Work out how many lines of the records hold the string "caption", and reply with that number alone.

— Supplied records —
-------

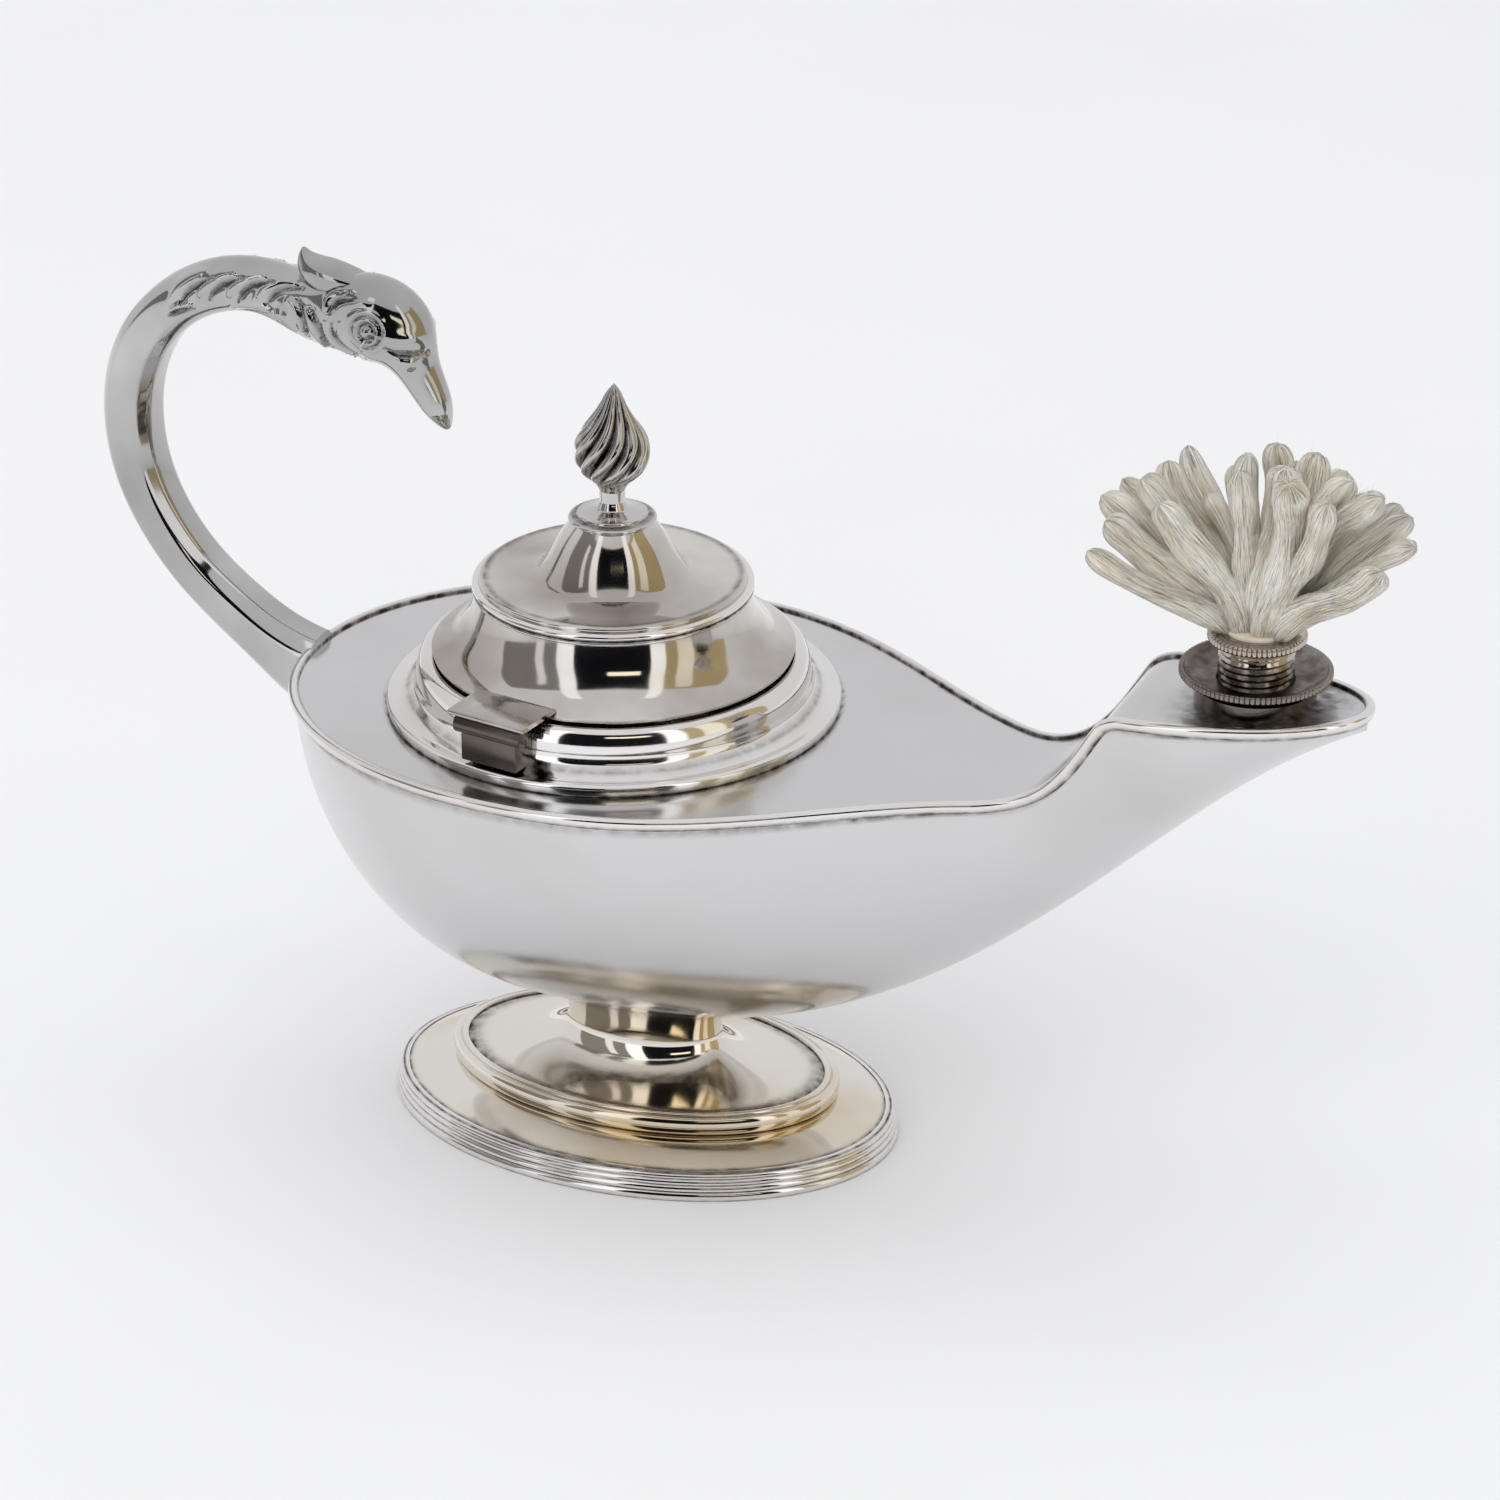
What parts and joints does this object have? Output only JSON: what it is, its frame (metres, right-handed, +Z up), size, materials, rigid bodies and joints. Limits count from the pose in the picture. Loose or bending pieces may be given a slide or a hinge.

-------

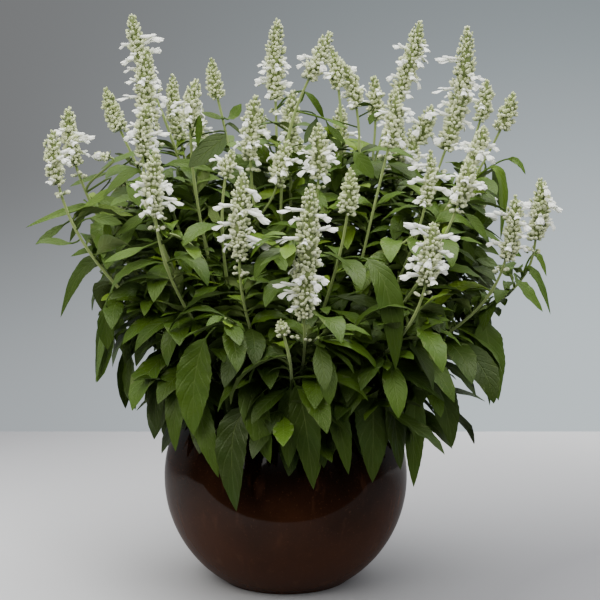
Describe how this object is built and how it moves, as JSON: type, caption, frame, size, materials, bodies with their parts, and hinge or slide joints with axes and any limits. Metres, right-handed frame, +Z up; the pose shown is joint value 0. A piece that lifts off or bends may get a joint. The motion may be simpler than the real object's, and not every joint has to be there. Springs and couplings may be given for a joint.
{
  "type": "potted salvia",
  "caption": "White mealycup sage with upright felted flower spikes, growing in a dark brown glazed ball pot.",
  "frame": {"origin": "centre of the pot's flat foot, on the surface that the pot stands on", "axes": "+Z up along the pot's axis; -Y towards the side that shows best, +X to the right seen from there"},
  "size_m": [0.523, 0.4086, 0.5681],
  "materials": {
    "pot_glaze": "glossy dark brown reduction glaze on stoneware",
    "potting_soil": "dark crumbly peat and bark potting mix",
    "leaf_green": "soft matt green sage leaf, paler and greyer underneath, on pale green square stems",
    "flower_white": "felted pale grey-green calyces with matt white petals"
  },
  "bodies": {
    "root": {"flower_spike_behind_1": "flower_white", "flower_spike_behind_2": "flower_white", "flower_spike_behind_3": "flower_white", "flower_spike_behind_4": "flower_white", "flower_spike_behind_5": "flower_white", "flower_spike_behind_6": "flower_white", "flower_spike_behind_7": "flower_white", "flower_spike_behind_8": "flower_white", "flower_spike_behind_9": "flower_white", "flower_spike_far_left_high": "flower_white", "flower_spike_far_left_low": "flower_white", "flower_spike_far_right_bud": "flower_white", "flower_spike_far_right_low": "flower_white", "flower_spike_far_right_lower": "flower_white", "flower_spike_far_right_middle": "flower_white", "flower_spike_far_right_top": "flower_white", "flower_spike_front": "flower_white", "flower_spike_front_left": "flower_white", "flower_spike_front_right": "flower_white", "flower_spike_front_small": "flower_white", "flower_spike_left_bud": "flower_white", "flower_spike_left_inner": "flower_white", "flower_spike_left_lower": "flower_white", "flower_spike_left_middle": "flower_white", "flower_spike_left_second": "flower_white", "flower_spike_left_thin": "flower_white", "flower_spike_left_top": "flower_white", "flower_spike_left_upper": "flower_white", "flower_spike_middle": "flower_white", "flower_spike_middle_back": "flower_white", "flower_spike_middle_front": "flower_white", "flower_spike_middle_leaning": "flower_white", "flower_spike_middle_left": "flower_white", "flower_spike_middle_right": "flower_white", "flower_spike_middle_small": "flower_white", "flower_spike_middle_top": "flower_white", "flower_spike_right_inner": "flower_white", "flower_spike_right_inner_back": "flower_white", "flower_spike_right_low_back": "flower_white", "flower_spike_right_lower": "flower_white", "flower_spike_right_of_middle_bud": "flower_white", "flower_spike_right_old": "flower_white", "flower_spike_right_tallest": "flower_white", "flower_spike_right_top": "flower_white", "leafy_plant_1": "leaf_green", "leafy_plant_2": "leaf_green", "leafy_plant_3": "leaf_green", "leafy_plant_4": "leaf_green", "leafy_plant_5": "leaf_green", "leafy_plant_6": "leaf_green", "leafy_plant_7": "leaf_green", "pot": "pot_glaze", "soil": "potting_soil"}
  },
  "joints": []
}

-------

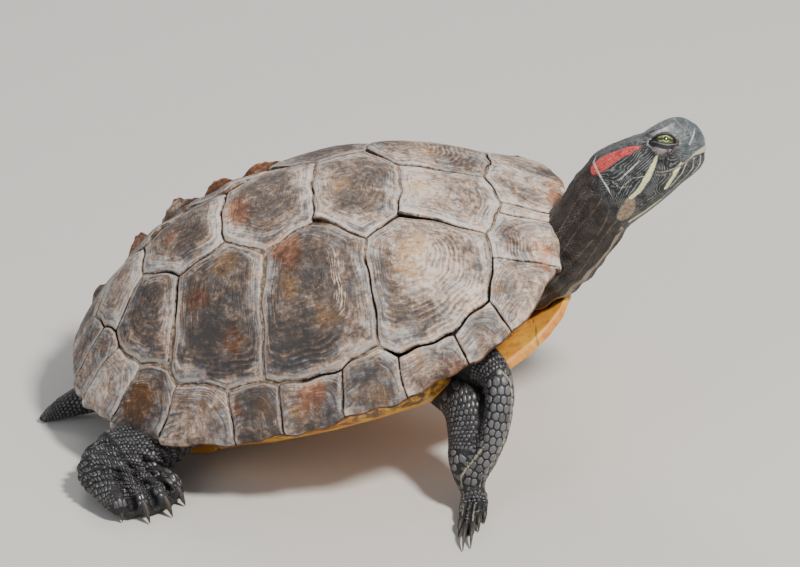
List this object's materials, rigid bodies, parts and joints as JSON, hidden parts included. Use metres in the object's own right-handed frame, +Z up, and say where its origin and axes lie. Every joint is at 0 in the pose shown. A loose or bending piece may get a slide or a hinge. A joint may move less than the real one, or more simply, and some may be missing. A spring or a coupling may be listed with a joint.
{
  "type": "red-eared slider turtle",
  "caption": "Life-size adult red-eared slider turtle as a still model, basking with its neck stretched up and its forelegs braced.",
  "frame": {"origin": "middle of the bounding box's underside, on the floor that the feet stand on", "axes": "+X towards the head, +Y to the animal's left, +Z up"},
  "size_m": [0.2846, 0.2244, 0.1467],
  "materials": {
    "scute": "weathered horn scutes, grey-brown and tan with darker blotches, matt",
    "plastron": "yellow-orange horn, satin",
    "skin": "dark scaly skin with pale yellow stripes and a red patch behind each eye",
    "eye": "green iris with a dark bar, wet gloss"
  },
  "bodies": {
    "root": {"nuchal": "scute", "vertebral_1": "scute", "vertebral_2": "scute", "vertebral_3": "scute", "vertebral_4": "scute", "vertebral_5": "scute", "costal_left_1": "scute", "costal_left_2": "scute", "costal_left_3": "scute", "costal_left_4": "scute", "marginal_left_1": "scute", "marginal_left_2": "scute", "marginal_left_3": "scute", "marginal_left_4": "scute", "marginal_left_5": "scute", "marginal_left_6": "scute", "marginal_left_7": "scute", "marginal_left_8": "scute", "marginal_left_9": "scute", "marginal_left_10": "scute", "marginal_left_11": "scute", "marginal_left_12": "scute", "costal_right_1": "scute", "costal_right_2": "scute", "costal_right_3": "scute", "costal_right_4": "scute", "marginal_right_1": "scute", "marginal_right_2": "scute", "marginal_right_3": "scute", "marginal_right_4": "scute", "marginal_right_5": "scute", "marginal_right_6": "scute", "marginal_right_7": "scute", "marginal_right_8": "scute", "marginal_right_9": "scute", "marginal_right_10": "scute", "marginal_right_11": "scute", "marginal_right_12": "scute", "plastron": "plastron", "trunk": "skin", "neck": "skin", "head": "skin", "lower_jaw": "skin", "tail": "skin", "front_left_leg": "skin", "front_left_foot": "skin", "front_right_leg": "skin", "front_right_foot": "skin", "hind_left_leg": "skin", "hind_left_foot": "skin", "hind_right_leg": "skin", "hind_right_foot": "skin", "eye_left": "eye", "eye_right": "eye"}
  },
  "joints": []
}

-------

— Full response —
3